Monday, April 27, 2015

ÓBVIO


A escolha de cores das letras acima é óbvia. Foi feita com recurso a uma paleta com cores complementares, ferramenta tornada popular pelos programas gráficos. Deu-me jeito para fazer um título óbvio, mas não estou a recomendar o seu uso sistemático a ninguém. Acontece que o título não é assim tão óbvio... ou será óbviio? Ou óbivio? Há aqui um choque de óbvios, em que um, pelo facto de deitarmos sobre ele os nossos olhos curiosos, parece afastar-se para tão longe que se torna difícil discerni-lo.
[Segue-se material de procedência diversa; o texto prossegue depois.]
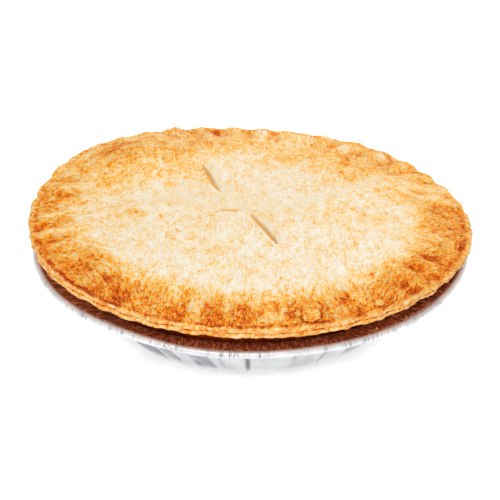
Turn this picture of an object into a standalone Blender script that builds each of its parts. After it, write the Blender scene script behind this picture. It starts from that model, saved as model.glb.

Nesse ponto é frequente o cidadão comum dá-lo como uma bizarria ou mesmo uma maldade, uma anomalia sujeita a transmitir contagiantes preversidades. Soube-se hoje que algumas canetas laureadas da literatura mundial decidiram boicotar a homenagem prevista pelo Pen Club ao Charlie Hebdo. Também aqui há um conflito de óbvios. O óbvio mais basicamente óbvio, aquele que vai ao encontro das ideias feitas do cliente deste início de século, apresenta-nos o Charlie como um jornal racista, xenófobo, com um humor brutal, insultuoso e de péssimo gosto, que ataca abaixo da cintura. Também é óbvio que deixar passar a chacina vingativa de metade da redação dum jornal, com base em considerações de gosto, sem uma resposta firme de quem se preza defensor da liberdade de expressão, é algo que nem tem nome (Salman Rushdie já lhes chamou, no Twitter, os Six Authors in Search of a bit of Character). Terceiro óbvio, aquele que se afasta a olhos vistos à medida que o século avança, é que o humor brutal (e, quanto a mim, de péssimo gosto) do Charlie não é racista nem xenófobo, se bem que as linhas finas com que se cose possam dar-lhe esse aspeto. Estas linhas finas, fáceis de pisar, não são óbvias, custam a encontrar e mesmo depois de encontradas há que as manter seguras. Pode mesmo perguntar-se se terão alguma utilidade para além do exercício intelectual que proporcionam, visto que o mundo se agarra cada vez mais ao óbvio mais basicamente óbvio, aquele que vai ao encontro das certezas, aquele que não está plantado no meio do caminho, mas sim colado à testa do caminhante.